With lack of conviction on sustaining growth, limited margin levers and likely pricing pressure from legacy contracts, CLSA remained unconvinced of differentiation and stayed underperform on the stock.

Edelweiss expects 2 percent cut in FY2018-19 earnings largely on change in rupee/US dollar estimate but maintained its add recommendation as the stock traded at inexpensive valuations.

Even as the Infosys' performance has witnessed significant volatility, the research house believes that changes instituted by the CEO are in the right direction.

Edelweiss likes Infosys' strategy on growth, digital and automation with attendant effort changes to delivery and sales (an underperforming area even now) organisations.

Infosys reported solid 2.7 percent revenue growth in constant currency and 3.1 percent in reported currency to USD 2,651 million. Revenue growth was broad-based with India business growing at strong 11 percent in constant currency.
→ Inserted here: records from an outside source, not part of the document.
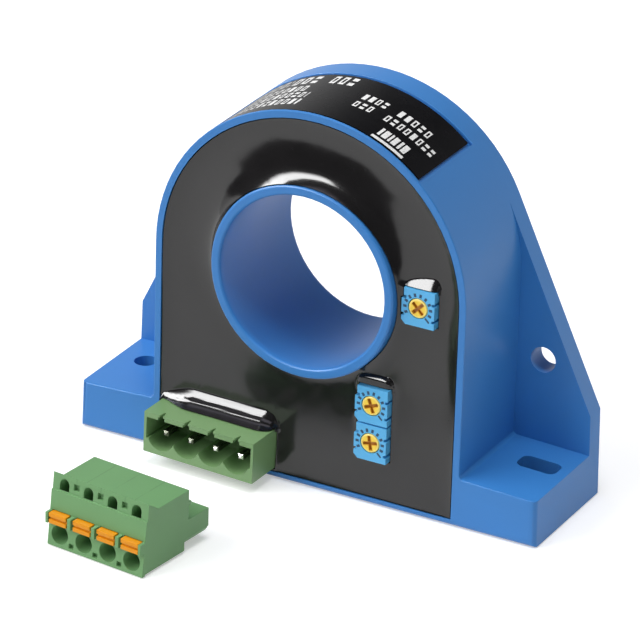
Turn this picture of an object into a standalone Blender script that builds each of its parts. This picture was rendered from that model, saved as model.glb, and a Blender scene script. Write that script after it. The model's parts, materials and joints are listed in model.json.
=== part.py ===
"""Hall effect current sensor with a pluggable four-way spring connector.

Metres, Z up. The origin is the middle of the flat base, X runs along the feet and -Y is the
resin-filled front. Round cable bore along Y.
"""
import math

import bmesh
import bpy
from mathutils import Matrix, Vector

# Housing
BODY_RADIUS = 0.0302
ARCH_CENTRE_Z = 0.0398
DEPTH = 0.0250
RIM_WALL = 0.0013
FLOOR_WALL = 0.0012
BACK_WALL = 0.0018
FOOT_HALF_WIDTH = 0.04465
FOOT_HEIGHT = 0.0093
FOOT_SLOPE = 2.2
FOOT_FLARE = 0.0004
FOOT_FILLET = 0.0008
WEB_THICKNESS = 0.0042
WEB_CORNER_Z = 0.0162
BORE_RADIUS = 0.0166
BORE_WALL = 0.0011
BORE_PROUD = 0.0027
BORE_LIP = 0.0007
BORE_LIP_DEPTH = 0.0014
LIP_ROUND = 0.0005
BORE_BACK_ROUND = 0.0014
EDGE_ROUND = 0.0003
CORNER_ROUND = 0.0010

# Fixing holes
FOOT_HOLE_END = 0.0055
FOOT_HOLE_Y = 0.0003
FOOT_HOLE_RADIUS = 0.00215
SLOT_LENGTH = 0.0075
SLOT_CORNER = 0.0014
WEB_HOLE_Z = 0.0247
WEB_HOLE_RADIUS = 0.0024

# Label in its recess round the arch
RECESS_HALF_ANGLE = 42.5
RECESS_LAND = 0.0005
RECESS_WIDTH = 0.0192
RECESS_DEPTH = 0.0005
LABEL_MARGIN = 0.0006
LABEL_THICKNESS = 0.0002
LABEL_GAP = 0.00015

# Potting resin
RESIN_RECESS = 0.0005
POTTING_GAP = 0.0002
BORE_MENISCUS = 0.0018
HEADER_MENISCUS = 0.0012

# Board, core and Hall element
BOARD_DEPTH = 0.0050
BOARD_THICKNESS = 0.0016
BOARD_MARGIN = 0.0008
CORE_BACK_GAP = 0.0037
CORE_STANDOFF = 0.0019
CORE_BORE_MARGIN = 0.0010
CORE_RIM_GAP = 0.0024
AIR_GAP = 0.0022
HALL_THICKNESS = 0.0016
HALL_WIDTH = 0.0052
HALL_LENGTH = 0.0031
HALL_DEEP = 0.0030
HALL_EDGE_GAP = 0.0013
HALL_LEAD_PITCH = 0.00127
HALL_LEAD = 0.0004

# Board components: width, height and thickness
CHIP_SIDE = 0.0069
AMPLIFIER_SIZE = (0.0049, 0.0039, 0.0015)
REGULATOR_SIZE = (0.0065, 0.0060, 0.0022)
REGULATOR_Z = 0.0110
CAPACITOR_SIZE = (0.0032, 0.0025, 0.0018)
CAPACITOR_Z = 0.0040
CAPACITOR_STEP = 0.0045
DIODE_SIZE = (0.0043, 0.0026, 0.0021)
DIODE_SIDE = 0.0089
DIODE_Z = 0.0170

# Pin header
PITCH = 0.00508
POLES = 4
HEADER_SIDE_GAP = 0.0007
HEADER_WIDTH = 0.0222
HEADER_HEIGHT = 0.0077
HEADER_FLOOR_GAP = 0.0009
HEADER_PROUD = 0.0070
HEADER_BOARD_GAP = 0.0008
HEADER_TURN = -1.8
HEADER_TILT = 1.1
HEADER_END_WALL = 0.0005
HEADER_TOP_WALL = 0.00095
SOCKET_DEPTH = 0.0082
SHELF_DROP = 0.0009
WELL_RADIUS = 0.0027
PIN_HEIGHT = 0.0036
PIN_SIZE = 0.0010
PIN_SETBACK = 0.0015
PIN_TAPER = 0.0003
KEY_WIDTH = 0.0013
KEY_DEPTH = 0.0006
KEY_SLIT_WIDTH = 0.0008
KEY_SLIT_END = 0.0003
KEY_SLIT_LENGTH = 0.0015

# Trimmers
TRIMMER_WIDTH = 0.0063
TRIMMER_HEIGHT = 0.0068
TRIMMER_PROUD = 0.0016
TRIMMER_NOTCH = 0.0005
TRIMMER_LEFT_NOTCHES = (0.0014, -0.0018)
TRIMMER_RIGHT_NOTCHES = (0.0009, -0.0022)
TRIMMER_STEP = 0.0004
TRIMMER_CORNER = 0.0008
ROTOR_RADIUS = 0.00178
ROTOR_THICKNESS = 0.0012
ROTOR_CROWN = 0.00025
ROTOR_STEM_RADIUS = 0.0009
ROTOR_STEM_LENGTH = 0.0010
ROTOR_SLOT_WIDTH = 0.00055
ROTOR_SLOT_DEPTH = 0.0005
ROTOR_SLOT_REACH = 0.0014
TRIMMER_SINGLE_SIDE = 0.00727
TRIMMER_SINGLE_Z = 0.03975
TRIMMER_PAIR_SIDE = 0.01547
TRIMMER_PAIR_Z = 0.0158
TRIMMER_PAIR_GAP = 0.0003
TRIMMER_TUBE_GAP = 0.00035
TRIMMER_TURNS = (45.0, 20.0, 10.0)
TRIMMER_LEAD = 0.0005
TRIMMER_LEAD_OFFSET = 0.0022

# Plug
PLUG_X = -0.0265
PLUG_Y = -0.0540
PLUG_TURN = -6.75
PLUG_END_WALL = 0.00246
PLUG_LENGTH = 0.0129
PLUG_TOP = 0.0114
PLUG_LEAN = 6.2
PLUG_BACK_STEP = 0.0011
PLUG_STEP_TOP = 0.0030
PLUG_TOE = 0.0008
PLUG_FLOOR_STEP = 0.0003
LEDGE_HEIGHT = 0.01005
LEDGE_DEPTH = 0.0003
LIP_TOP = 0.0131
LIP_SLOPE = 0.0026
NOSE_LENGTH = 0.0057
NOSE_TOP = 0.0058
NOSE_CLEARANCE = 0.0003
BACK_RIB_TOP = 0.0092
BACK_RIB_SIZE = 0.0007
ENTRY_RADIUS = 0.00175
ENTRY_THROAT = 0.00125
ENTRY_HEIGHT = 0.00235
ENTRY_DEPTH = 0.0032
LEVER_WIDTH = 0.00365
LEVER_HEIGHT = 0.0020
LEVER_BOTTOM = 0.00435
LEVER_PROUD = 0.0005
LEVER_REACH = 0.0060
LEVER_GROOVE = 0.0004
LEVER_TRAVEL = 0.0012
POST_WIDTH = 0.0007
POST_PROUD = 0.0006
POST_HEIGHT = 0.0020
TEST_HOLE_RADIUS = 0.0010
TEST_HOLE_RISE = 0.0002
TEST_HOLE_SPRING = 0.0009
TEST_HOLE_DEPTH = 0.0030
PIT_SIZE = 0.0012
PIT_RISE = 0.0008
PIT_DEPTH = 0.0007
NOTCH_WIDTH = 0.0010
NOTCH_HEIGHT = 0.0009
NOTCH_CENTRE = 0.00095
CHAMBER_WIDTH = 0.0034
CHAMBER_FRONT = 0.0048
CHAMBER_END_WALL = 0.0010
CHAMBER_FLOOR = 0.0010
CONTACT_WALL = 0.0003
CONTACT_SLEEVE = 0.0019
CONTACT_BAR = 0.0022
SPRING_WIDTH = 0.0026
SPRING_THICKNESS = 0.0003
SPRING_BEND = 0.0011
SPRING_FRONT = 0.0016

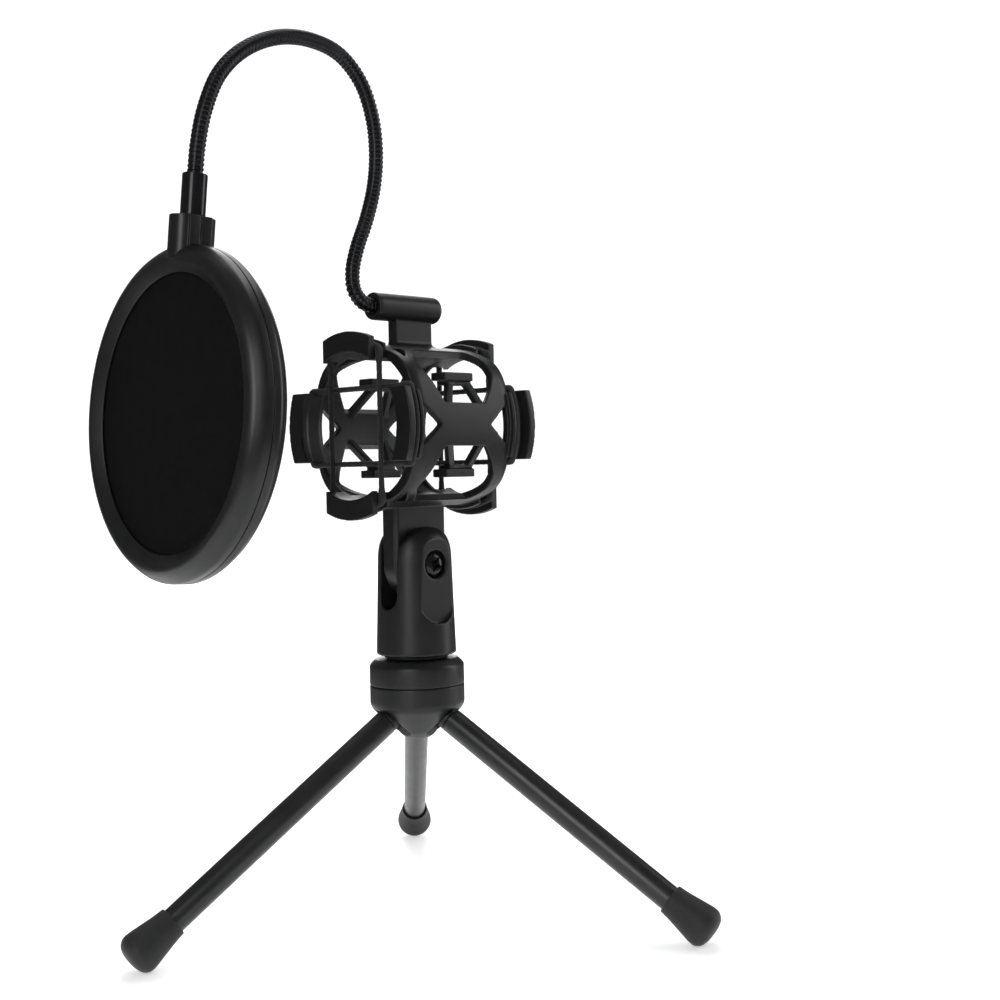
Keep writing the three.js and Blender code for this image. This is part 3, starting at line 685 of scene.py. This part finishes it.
def make_hub():
    body = lathe("hub", rounded([
        (0, NOSE_BOTTOM), (NOSE_TIP_RADIUS, NOSE_BOTTOM, 0.6), (NOSE_RADIUS, NOSE_SHOULDER, 0.9),
        (HUB_RADIUS, HUB_SKIRT, 2), (HUB_RADIUS, HUB_SEAM - FINE_GAP, 0.5),
        (0, HUB_SEAM - FINE_GAP)]), 128)
    cut(body, *[leg_slot(yaw) for yaw in LEG_YAWS],
        *[pin_shape(PIN_RADIUS + CLEARANCE, PIN_LENGTH + 2 * CLEARANCE, yaw) for yaw in LEG_YAWS],
        rod(BOLT_RADIUS + CLEARANCE, NOSE_BOTTOM - 1, HUB_SEAM + 1),
        rod(BOLT_HEAD + 0.4, NOSE_BOTTOM - 1, NOSE_BOTTOM + 3.2))
    settle(moulded(body, 0.3, 3), "hub_lower_body_shell", PLASTIC, "moulded_black",
           "tripod_hub", "hub_lower_body")

    pocket, pocket_top, seam = STUD_FOOT_RADIUS + 0.4, STUD_FOOT_TOP + CLEARANCE, HUB_SEAM + FINE_GAP
    cap = lathe("cap", rounded([
        (STUD_BORE, pocket_top), (pocket, pocket_top), (pocket, seam), (HUB_RADIUS, seam, 0.5),
        (HUB_RADIUS, CAP_EDGE, 0.9), (CAP_TOP_RADIUS, HUB_TOP, 0.8), (STUD_BORE, HUB_TOP, 0.3)],
        closed=True), 160)
    settle(cap, "hub_top_cap_shell", PLASTIC, "moulded_black", "tripod_hub", "hub_top_cap",
           smooth_angle=50)

    low, high = HUB_TOP + CLEARANCE, CLIP_BOTTOM - CLEARANCE
    washer = lathe("washer", rounded([
        (STUD_BORE, low, 0.3), (WASHER_RADIUS, low, 0.5), (WASHER_RADIUS, high, 0.5),
        (STUD_BORE, high, 0.3)], closed=True), 96)
    settle(washer, "collar_washer_rubber", RUBBER, "foot_rubber", "tripod_hub", "stud_collar_washer")

    low, shoulder = NOSE_BOTTOM + 0.4, NOSE_BOTTOM + 2.9
    bolt = lathe("bolt", rounded([
        (0, low), (BOLT_HEAD, low, 0.5), (BOLT_HEAD, shoulder, 0.2), (BOLT_RADIUS, shoulder),
        (BOLT_RADIUS, BOLT_TOP, 0.4), (0, BOLT_TOP)]), 64)
    hexagon = arc((0, 0), 2, 0, 300, 5)
    cut(bolt, prism("tool", hexagon, NOSE_BOTTOM - 1, NOSE_BOTTOM + 1.9))
    settle(bolt, "centre_bolt_hex", STEEL, "zinc_steel", "tripod_hub", "hub_centre_bolt", smooth_angle=35)

    settle(threaded_stud(), "threaded_stud_steel", STEEL, "zinc_steel", "tripod_hub", "threaded_stud",
           smooth_angle=60)
    for leg, yaw in enumerate(LEG_YAWS, 1):
        settle(pin_shape(PIN_RADIUS, PIN_LENGTH, yaw), f"leg_pin_{leg}_steel", STEEL, "zinc_steel",
               "tripod_hub", f"leg_pin_{leg}", smooth_angle=50)


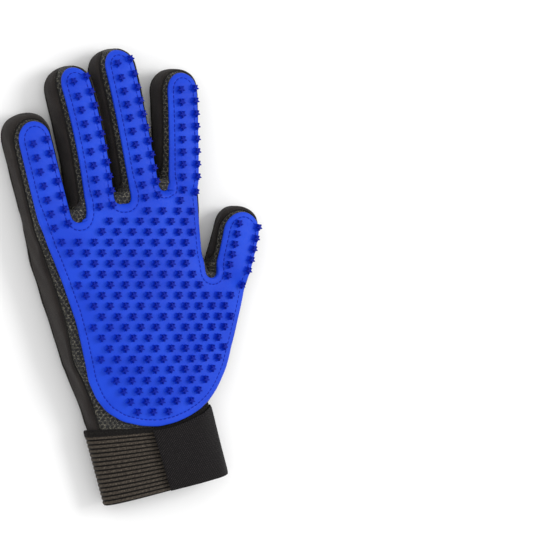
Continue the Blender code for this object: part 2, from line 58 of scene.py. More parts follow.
# lean is degrees toward -X at the base and at the tip, rows is (first, pitch, count) along the finger,
# bends is (start, end) of the fabric that bends at each joint, and cuts is where one piece ends
FINGERS = {
    "pinky": dict(base=(-59.3, 147.3), lean=(15, 13.5), length=56.4, wide=(11.9, 12.6), tall=(10.6, 9.2),
                  pad=8.4, pad_short=5.0, rows=(3.9, 7.4, 6), columns=7.4, aside=1.0,
                  bends=((6, 14.6), (15.4, 29.4), (30.2, 44)), cuts=(6, 15, 29.8)),
    "ring": dict(base=(-34.7, 157.7), lean=(6.5, 18), length=70.2, wide=(11.9, 12.6), tall=(11.2, 9.4),
                 pad=7.6, pad_short=1.8, rows=(3.65, 7.3, 9), columns=7.2, aside=1.6,
                 bends=((3.5, 15), (21, 37.4), (43, 59)), cuts=(3.5, 18, 40)),
    "middle": dict(base=(-8.7, 162.6), lean=(9.5, 14), length=75.0, wide=(11.4, 12.4), tall=(11.2, 9.4),
                   pad=7.6, pad_short=1.8, rows=(3.55, 7.05, 10), columns=7.2, aside=1.6,
                   bends=((4.5, 15.5), (20.4, 36), (41.6, 57)), cuts=(4.5, 18, 38.8)),
    "index": dict(base=(14.4, 166.8), lean=(-2, 3), length=60.0, wide=(11.0, 12.0), tall=(10.9, 9.4),
                  pad=7.8, pad_short=3.2, rows=(3.25, 6.5, 8), columns=7.4, aside=1.6,
                  bends=((1.5, 10.5), (11.6, 27.4), (31, 47)), cuts=(1.5, 11, 29)),
    "thumb": dict(base=(45.4, 120.6), lean=(-19, -10), length=36.0, wide=(12.4, 11.6), tall=(8.2, 7.6),
                  pad=9.4, pad_short=4.0, rows=(3.0, 5.65, 5), columns=10.4, aside=1.4,
                  bends=((3, 9.5), (10.4, 23.8)), cuts=(3, 10)),
}
LABELS = ("base", "mid", "tip")
ROUND = 2.8

PALM = np.array([
    (0.00, -34.8, 34.4, 20.9), (0.10, -38.8, 41.0, 22.0), (0.20, -43.5, 46.0, 23.4),
    (0.30, -48.0, 50.0, 24.4), (0.40, -51.5, 52.8, 25.0), (0.50, -55.1, 55.6, 25.2),
    (0.53, -56.2, 56.6, 25.2), (0.61, -59.2, 29.8, 25.1), (0.70, -62.3, 28.5, 24.9),
    (0.85, -67.5, 27.6, 24.3), (1.00, -72.4, 27.2, 23.6),
])
KNUCKLES = np.array([(-75, 142.3), (-47.2, 149.8), (-46.0, 155.4), (-22.8, 158.0), (-20.2, 159.8),
                     (2.6, 163.6), (3.4, 166.3), (30, 165.4)])
WRIST = np.array([(-34.4, 38.4), (0, 40.6), (12, 43.4), (24, 48.2), (35, 53.8)])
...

Profit de-grew by 3.3 percent, which was better than analysts' estimates of 5 percent de-growth. EBIT margin of 24.1 percent surprised positively. Margin impact on account of visa and rupee appreciation was offset by 200 basis points improved utilisation and higher realisation of 1.8 percent in Q1.

Infosys retained its FY18 revenue growth guidance of 6.5-8.5 percent in constant currency, implying compounded quarterly growth rate of 2-3.5 percent from Q2-Q4FY18 but raised dollar revenue guidance to 7.1-9.1 percent from 6.1-8.1 percent.